Hoffa was indicted on mail fraud and conspiracy charges. However, in 1961, a judge dismissed the indictment on the grounds that the grand jury was improperly impaneled.
Once again, Hoffa was indicted, but eventually, the prosecutors worked with prosecutors in the 1964 Chicago fraud case against him.
They also indicted him for violating the Taft-Hartley Act. The act passed in 1947 requires union officials to disclose certain financial and political activities by the union, and it also prohibits them from receiving or accepting payouts from employers.
Feds charged that Commercial Carriers, a Michigan trucking company, organized another company in Nashville, Tennessee so that they could avoid any labor issues with Hoffa and the Teamsters. They alleged that the company set up a new firm, Test Fleets, in the maiden names of Hoffa and Brennan's wives.
Once the new company was incorporated, Commercial Carriers leased all of Test Fleet's trucks and assumed all of the firm's operating costs. The new venture was a pure profit venture for the owners.
Hoffa defended the move by saying it was purely a legal tax move.
The trial ended with a hung jury. Soon after the judge declared a mistrial, new indictments came down for Hoffa and others in his circle. Prosecutors alleged Hoffa and others tampered with the jury.
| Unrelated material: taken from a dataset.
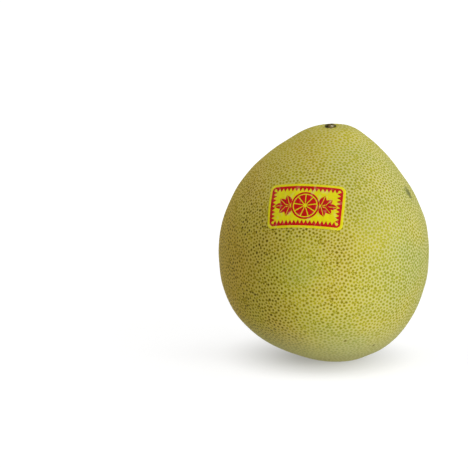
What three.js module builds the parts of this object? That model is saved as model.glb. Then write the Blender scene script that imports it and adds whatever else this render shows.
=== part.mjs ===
// A whole pomelo standing on its blossom end, with the calyx and a stub of stalk left on its crown
// and a paper label on its shoulder.
//
// Millimetres, +Z up. The origin is on the surface that the fruit stands on, under the middle of its
// outline. The fruit is seen from -Y, with the label a little to the left (-X).

import * as THREE from "three";

// Driving dimensions.
const FRUIT_WIDTH = 136; // across the widest part of the belly
const CROWN_HEIGHT = 151.7; // the flat crown round the stalk, at its middle
const DEPTH_SHARE = 0.985; // the fruit is slightly less deep than wide
const FLAT_SPOT_RADIUS = 12; // what the fruit's own weight presses flat
const CROWN_RADIUS = 11; // of that flat crown
const CALYX_RADIUS = 4.1;
const CALYX_HEIGHT = 1.8;
const STUB_RADIUS = 1.1;
const LABEL = { width: 49, height: 29.2, thickness: 0.5, cornerRadius: 3.5 };
const GAP = 0.3; // clearance between pieces that touch

const RADIUS = FRUIT_WIDTH / 2;

// The skin's outline beside the axis, as [radius, height], from the flat spot's edge over the belly
// and the sloping shoulder to the crown.
const OUTLINE = [
  [FLAT_SPOT_RADIUS, 0],
  [17.5, 1.1],
  [25, 4.2],
  [36, 9],
  [48, 18],
  [58.1, 31],
  [65.4, 48],
  [RADIUS, 70],
  [66.3, 88],
  [61.1, 103],
  [53.3, 117],
  [43.6, 129],
  [32.4, 139.2],
  [22.4, 146.2],
  [16, 150.2],
  [CROWN_RADIUS, CROWN_HEIGHT],
];
const skin = new THREE.CatmullRomCurve3(
  OUTLINE.map(([radius, height]) => new THREE.Vector3(radius, height, 0)),
  false,
  "centripetal",
);

// The fruit hung from a bent stalk, so its crown and its base both lie to the right of its belly.
const CROWN_LEAN = 4.4;
const CROWN_LEAN_FROM = 114;
const BASE_LEAN = 8.2;
const BASE_LEAN_BELOW = 57;

// How much of the crown's shape is felt at a height, from 0 at the belly to 1 at the crown.
function crownShare(height) {
  const rise = (height - CROWN_LEAN_FROM) / (CROWN_HEIGHT - CROWN_LEAN_FROM);
  return THREE.MathUtils.clamp(rise, 0, 1) ** 2;
}

function lean(height) {
  const down = THREE.MathUtils.clamp((BASE_LEAN_BELOW - height) / BASE_LEAN_BELOW, 0, 1);
  return CROWN_LEAN * crownShare(height) + BASE_LEAN * down ** 3;
}

// The crown isn't level. It slopes down to the front and a little to the left, in mm for each mm away
// from its middle.
const CROWN_SLOPE = new THREE.Vector2(0.04, 0.1);

function slope(x, y, height) {
  return (CROWN_SLOPE.x * x + CROWN_SLOPE.y * y) * crownShare(height);
}

// Soft lobes from the segments inside. Each is a share of the radius, a number of lobes round the
// fruit, a turn at the base and a twist in radians over the whole height. They fade out at both ends.
const SWELLS = [
  { share: 0.006, lobes: 2, turn: 0.9, twist: 0.6 },
  { share: 0.005, lobes: 3, turn: 2.0, twist: -0.9 },
  { share: 0.003, lobes: 7, turn: 0.4, twist: 1.2 },
];

function swell(angle, height) {
  const rise = THREE.MathUtils.clamp(height / CROWN_HEIGHT, 0, 1);
  const fade = Math.sin(Math.PI * rise);
  return SWELLS.reduce(
    (sum, s) => sum + s.share * fade * Math.cos(s.lobes * angle + s.turn + s.twist * rise),
    1,
  );
}

// The calyx isn't in the middle of the crown, and the skin round it is drawn over to it.
const CALYX_AT = new THREE.Vector2(-0.9, -1.2);
const SEAT_RIM = CALYX_RADIUS + 2.7;

function drawnOver(radius, height) {
  if (height < CROWN_HEIGHT / 2) return new THREE.Vector2();
  const near = 1 - THREE.MathUtils.smoothstep(radius, SEAT_RIM, CROWN_RADIUS);
  return CALYX_AT.clone().multiplyScalar(near);
}

// Where a point of the outline lies once it is turned by an angle about the axis.
function grown(radius, height, angle) {
  const reach = radius * swell(angle, height);
  const drawn = drawnOver(radius, height);
  const x = drawn.x + reach * Math.cos(angle);
  const y = drawn.y + DEPTH_SHARE * reach * Math.sin(angle);
  return new THREE.Vector3(lean(height) + x, y, height + slope(x, y, height));
}

// A LatheGeometry turns its points about Y. This moves each vertex to place(radius, height, angle).
function turned(points, segments, place) {
  const geometry = new THREE.LatheGeometry(points, segments);
  const at = geometry.attributes.position;
  for (let i = 0; i < at.count; i++) {
    const radius = Math.hypot(at.getX(i), at.getZ(i));
    const angle = Math.atan2(at.getX(i), at.getZ(i));
    at.setXYZ(i, ...place(radius, at.getY(i), angle).toArray());
  }
  geometry.computeVertexNormals();
  return geometry;
}

const point = (radius, height) => new THREE.Vector2(radius, height);

function material(name, color, roughness) {
  return new THREE.MeshStandardMaterial({ name, color, roughness, metalness: 0 });
}

function mesh(name, geometry, finish) {
  const piece = new THREE.Mesh(geometry, finish);
  piece.name = name;
  return piece;
}

// The fruit itself, one solid from rind to core. The flower left a small hollow scar in the middle of
// the flat spot, and the calyx sits in a shallow seat in the crown.
const SCAR_RADIUS = 3.2;
const SCAR_DEPTH = 0.6;
const SEAT_RADIUS = CALYX_RADIUS + 1.1;
const SEAT_DEPTH = 0.4;
const SEAT_HEIGHT = CROWN_HEIGHT - SEAT_DEPTH;
const SKIN_STEPS = 42;
const ROUND_STEPS = 72;

function fruit() {
  const scar = [
    point(0, SCAR_DEPTH),
    point(SCAR_RADIUS * 0.6, SCAR_DEPTH * 0.85),
    point(SCAR_RADIUS, 0),
  ];
  const outline = skin.getSpacedPoints(SKIN_STEPS).map((p) => point(p.x, p.y));
  const seat = [
    point(SEAT_RIM, CROWN_HEIGHT - SEAT_DEPTH / 3),
    point(SEAT_RADIUS, SEAT_HEIGHT),
    point(0, SEAT_HEIGHT),
  ];
  const profile = [...scar, ...outline, ...seat];
  return mesh("fruit", turned(profile, ROUND_STEPS, grown), material("peel", 0xb9b552, 0.5));
}

// What stays on the crown stands on the seat's floor, an offset to the right of its middle.
const onSeat = (offset) => (radius, height, angle) => {
  const x = CALYX_AT.x + offset + radius * Math.cos(angle);
  const y = CALYX_AT.y + radius * Math.sin(angle);
  const rise = SEAT_HEIGHT + GAP + height + slope(x, y, CROWN_HEIGHT);
  return new THREE.Vector3(lean(CROWN_HEIGHT) + x, y, rise);
};

// The calyx is a shallow woody cup whose rim has five worn lobes.
const CALYX_STEPS = 40;
const CALYX_LOBES = 5;
const LOBE_SHARE = 0.09;
const CUP_RADIUS = 3.3;
const CUP_FLOOR = 0.7;
const CALYX_EDGE = 0.4; // how far its edges are rounded off

function calyx() {
  const stand = onSeat(0);
  const lobed = (radius, height, angle) => {
    const worn = (radius / CALYX_RADIUS) ** 2;
    return stand(radius * (1 + LOBE_SHARE * worn * Math.cos(CALYX_LOBES * angle)), height, angle);
  };
  const profile = [
    point(0, 0),
    point(CALYX_RADIUS - CALYX_EDGE, 0),
    point(CALYX_RADIUS, CALYX_EDGE),
    point(CALYX_RADIUS, CALYX_HEIGHT - CALYX_EDGE),
    point(CALYX_RADIUS - CALYX_EDGE, CALYX_HEIGHT),
    point(CUP_RADIUS, CALYX_HEIGHT - CALYX_EDGE),
    point(CUP_RADIUS - CALYX_EDGE, CUP_FLOOR),
    point(0, CUP_FLOOR),
  ];
  return mesh("calyx", turned(profile, CALYX_STEPS, lobed), material("dried calyx", 0x6b6247, 0.85));
}

// The stalk broke off in the cup and left a pale stub with a sunken middle, to one side of it.
const STUB_STEPS = 20;
const STUB_OFFSET = 1.5;
const STUB_TOP = CALYX_HEIGHT - 0.1;
const STUB_HOLLOW = 0.2;

function stalkStub() {
  const foot = CUP_FLOOR + GAP;
  const profile = [
    point(0, foot),
    point(STUB_RADIUS, foot),
    point(STUB_RADIUS, STUB_TOP - STUB_HOLLOW),
    point(STUB_RADIUS * 0.7, STUB_TOP),
    point(0, STUB_TOP - STUB_HOLLOW),
  ];
  const stub = turned(profile, STUB_STEPS, onSeat(STUB_OFFSET));
  return mesh("stalk_stub", stub, material("stalk wood", 0xcfc39a, 0.8));
}

// The label is flat when it is cut, so it is laid on the cone that touches the skin at its middle.
const LABEL_HEIGHT = 107.6; // of its middle above the surface
const LABEL_ANGLE = THREE.MathUtils.degToRad(-104);
const LABEL_TILT = THREE.MathUtils.degToRad(0.5);
const LABEL_STEPS = [22, 12, 1];
const SLOPE_STEP = 1e-4;

// The share of the outline's length at a height, found by halving.
function shareAt(height) {
  let low = 0;
  let high = 1;
  while (high - low > 1e-7) {
    const middle = (low + high) / 2;
    if (skin.getPointAt(middle).y < height) low = middle;
    else high = middle;
  }
  return low;
}

// A point this far above the skin, at a share of the outline's length and an angle about the axis.
function above(share, angle, clearance) {
  const on = (s, a) => {
    const p = skin.getPointAt(s);
    return grown(p.x, p.y, a);
  };
  const here = on(share, angle);
  const round = on(share, angle + SLOPE_STEP).sub(here);
  const up = on(share + SLOPE_STEP, angle).sub(here);
  const outward = round.cross(up).normalize();
  return here.addScaledVector(outward, clearance);
}

// Rounds a rectangle's corners by drawing each corner square in to a quarter circle.
function rounded(x, y, { width, height, cornerRadius }) {
  const overX = Math.abs(x) - (width / 2 - cornerRadius);
  const overY = Math.abs(y) - (height / 2 - cornerRadius);
  if (overX <= 0 || overY <= 0) return [x, y];
  const draw = Math.max(overX, overY) / Math.hypot(overX, overY);
  return [x - Math.sign(x) * overX * (1 - draw), y - Math.sign(y) * overY * (1 - draw)];
}

function label() {
  const middle = shareAt(LABEL_HEIGHT);
  const radius = skin.getPointAt(middle).x;
  const tangent = skin.getTangentAt(middle);
  const apex = radius / -tangent.x; // the distance to the cone's apex, up the skin
  const length = skin.getLength();
  const geometry = new THREE.BoxGeometry(LABEL.width, LABEL.height, LABEL.thickness, ...LABEL_STEPS);
  const at = geometry.attributes.position;
  for (let i = 0; i < at.count; i++) {
    const [x, y] = rounded(at.getX(i), at.getY(i), LABEL);
    const right = x * Math.cos(LABEL_TILT) - y * Math.sin(LABEL_TILT);
    const up = x * Math.sin(LABEL_TILT) + y * Math.cos(LABEL_TILT);
    const turn = Math.atan2(right, apex - up) * (apex / radius);
    const climb = apex - Math.hypot(right, apex - up);
    const clearance = GAP + LABEL.thickness / 2 + at.getZ(i);
    at.setXYZ(i, ...above(middle + climb / length, LABEL_ANGLE + turn, clearance).toArray());
  }
  geometry.computeVertexNormals();
  return mesh("label", geometry, material("label paper", 0xf2dc1e, 0.35));
}

const pomelo = new THREE.Group();
pomelo.name = "pomelo";
pomelo.add(fruit(), calyx(), stalkStub(), label());

export default pomelo;
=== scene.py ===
"""A whole pomelo dressed for close views: pitted peel, woody calyx, broken stalk and a paper label.

It stands on its blossom end, in metres, +Z up, with its label towards -Y and a little to the left.
"""

import math
import random

import bmesh
import bpy
from bpy.props import FloatProperty, FloatVectorProperty, IntProperty, PointerProperty
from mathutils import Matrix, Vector, noise
from mathutils.bvhtree import BVHTree


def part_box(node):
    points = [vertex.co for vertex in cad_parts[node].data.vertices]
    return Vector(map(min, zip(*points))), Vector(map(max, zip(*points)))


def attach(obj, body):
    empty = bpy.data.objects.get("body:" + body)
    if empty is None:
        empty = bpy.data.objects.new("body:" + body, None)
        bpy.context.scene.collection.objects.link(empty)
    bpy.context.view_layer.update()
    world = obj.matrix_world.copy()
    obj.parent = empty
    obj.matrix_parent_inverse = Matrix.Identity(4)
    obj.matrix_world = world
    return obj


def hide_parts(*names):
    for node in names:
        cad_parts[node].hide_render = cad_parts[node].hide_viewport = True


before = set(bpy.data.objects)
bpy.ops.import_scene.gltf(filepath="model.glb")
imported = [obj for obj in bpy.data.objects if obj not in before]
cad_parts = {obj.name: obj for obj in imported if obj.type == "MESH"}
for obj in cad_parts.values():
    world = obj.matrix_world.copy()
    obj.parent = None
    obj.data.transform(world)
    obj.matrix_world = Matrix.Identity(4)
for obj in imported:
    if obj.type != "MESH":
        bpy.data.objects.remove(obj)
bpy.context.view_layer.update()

bl_info = {
    "name": "Pomelo",
    "version": (1, 0, 0),
    "blender": (4, 5, 0),
    "location": "3D View > Sidebar > Pomelo",
    "description": "Builds a whole pomelo with its calyx and label, and the floor that it stands on",
    "category": "Object",
}

MM = 0.001
BODY = "root"
GOLDEN_ANGLE = math.pi * (3 - math.sqrt(5))
MERGE_DISTANCE = 0.002 * MM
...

A change of venue was asked for, and in 1964 the trial moved to Chattanooga, Tennessee. Hoffa's lawyer was arrested and charged with bribing a cop into offering a prospective juror $10,000 in order to get another hung jury.
On March 4, 1964, Hoffa was convicted. A judge sentenced him to eight years in prison and a $10,000 fine.
He appealed the decision. While on bail, he was convicted in the Chicago fraud case. Subsequently, he was sentenced to five more years in prison.
His appeals made it all the way to the Supreme Court. None were successful, and he began serving his sentence on March 7, 1967.
Former President Richard Nixon commuted the sentence to time served on December 23, 1971. After being released from prison, Hoffa collected his pension from the Teamsters, $1.75 million in a lump sum. The union then endorsed Nixon in the 1972 election.
Some legal experts raised concerns that Kennedy and his squad might be crossing ethical lines. They claimed that the constant investigations seemed to be more of a vendetta against Hoffa rather than trying to protect Americans.
Many pointed out that the role of an Attorney General is to prosecute crimes after evidence is found, not to search for proof of a crime.
Others pointed out that Hoffa told people that he was under constant surveillance, and the government paid for people to perjure themselves to send the union leader to jail. These arguments were used against both Robert F. Kennedy and John F. Kennedy by their enemies and those who felt they overstepped ethical bounds.
The debate continued even after Kennedy left office.
On July 30, 1975, Hoffa went missing, setting off one of the significant unsolved cases of the 20th century. Over the ensuing 46 years, there have been many tips about where his body might have been buried. However, as of yet, none of those tips have turned out to have merit.
A new tip came from an unnamed worker who told officials that he buried Hoffa's body underground in a steel drum. Experts on the case say that the new information seems plausible.
In October, FBI agents from Detroit and Newark followed up on the deathbed confession as to the whereabouts of the former union leader. They dug up a Little League diamond below the Pulaski Skyway.
The results of the survey are pending as of press time.
The conflict between Hoffa and the Justice Department was naturally a major component of a 1993 film biography of Hoffa, starring Jack Nicholson in the title role.